**WHAT THIS TASK INVOLVES**
In the listing below, locate the line containing "before = set(bpy.data.objects)"; reproduce that line and all lines that follow it, unchanged.

— Start MATERIALS PROVIDED —

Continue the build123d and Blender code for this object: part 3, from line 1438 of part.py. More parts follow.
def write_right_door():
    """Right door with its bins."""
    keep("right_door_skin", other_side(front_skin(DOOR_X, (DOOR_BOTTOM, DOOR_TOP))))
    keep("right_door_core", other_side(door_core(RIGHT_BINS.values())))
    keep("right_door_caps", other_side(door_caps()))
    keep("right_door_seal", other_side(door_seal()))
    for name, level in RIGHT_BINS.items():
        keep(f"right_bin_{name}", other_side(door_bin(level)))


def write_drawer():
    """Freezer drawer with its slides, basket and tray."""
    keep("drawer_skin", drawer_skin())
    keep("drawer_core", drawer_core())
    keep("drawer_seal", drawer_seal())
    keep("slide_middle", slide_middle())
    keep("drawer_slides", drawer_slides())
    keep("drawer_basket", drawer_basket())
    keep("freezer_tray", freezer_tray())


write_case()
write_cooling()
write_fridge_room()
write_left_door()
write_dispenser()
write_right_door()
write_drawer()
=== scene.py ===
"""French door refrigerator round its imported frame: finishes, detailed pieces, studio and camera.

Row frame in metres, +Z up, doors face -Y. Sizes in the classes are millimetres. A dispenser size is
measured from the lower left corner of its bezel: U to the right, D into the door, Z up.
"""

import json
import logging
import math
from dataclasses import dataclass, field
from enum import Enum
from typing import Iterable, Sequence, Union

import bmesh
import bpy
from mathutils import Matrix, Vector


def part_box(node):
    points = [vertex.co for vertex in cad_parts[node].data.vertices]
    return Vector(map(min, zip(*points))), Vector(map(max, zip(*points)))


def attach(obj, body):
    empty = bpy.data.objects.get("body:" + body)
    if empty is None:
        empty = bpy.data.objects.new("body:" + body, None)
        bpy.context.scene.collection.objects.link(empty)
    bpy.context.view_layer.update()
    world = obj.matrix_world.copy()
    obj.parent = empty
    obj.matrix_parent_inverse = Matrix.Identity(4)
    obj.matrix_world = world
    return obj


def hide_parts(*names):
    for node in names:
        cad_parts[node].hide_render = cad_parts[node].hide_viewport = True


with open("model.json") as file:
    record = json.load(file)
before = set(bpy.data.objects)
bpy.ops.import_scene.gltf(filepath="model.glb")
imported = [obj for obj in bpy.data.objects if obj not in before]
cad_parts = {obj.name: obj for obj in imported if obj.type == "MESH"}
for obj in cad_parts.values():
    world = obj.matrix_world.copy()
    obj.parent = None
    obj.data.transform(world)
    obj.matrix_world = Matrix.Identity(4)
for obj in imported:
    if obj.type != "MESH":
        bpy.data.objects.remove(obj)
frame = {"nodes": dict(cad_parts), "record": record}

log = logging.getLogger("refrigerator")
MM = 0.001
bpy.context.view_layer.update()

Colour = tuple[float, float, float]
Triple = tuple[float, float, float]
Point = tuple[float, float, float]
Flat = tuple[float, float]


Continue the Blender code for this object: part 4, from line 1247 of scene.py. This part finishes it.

— End MATERIALS PROVIDED —

**EXERCISE RESULT**
before = set(bpy.data.objects)
bpy.ops.import_scene.gltf(filepath="model.glb")
imported = [obj for obj in bpy.data.objects if obj not in before]
cad_parts = {obj.name: obj for obj in imported if obj.type == "MESH"}
for obj in cad_parts.values():
    world = obj.matrix_world.copy()
    obj.parent = None
    obj.data.transform(world)
    obj.matrix_world = Matrix.Identity(4)
for obj in imported:
    if obj.type != "MESH":
        bpy.data.objects.remove(obj)
frame = {"nodes": dict(cad_parts), "record": record}

log = logging.getLogger("refrigerator")
MM = 0.001
bpy.context.view_layer.update()

Colour = tuple[float, float, float]
Triple = tuple[float, float, float]
Point = tuple[float, float, float]
Flat = tuple[float, float]


Continue the Blender code for this object: part 4, from line 1247 of scene.py. This part finishes it.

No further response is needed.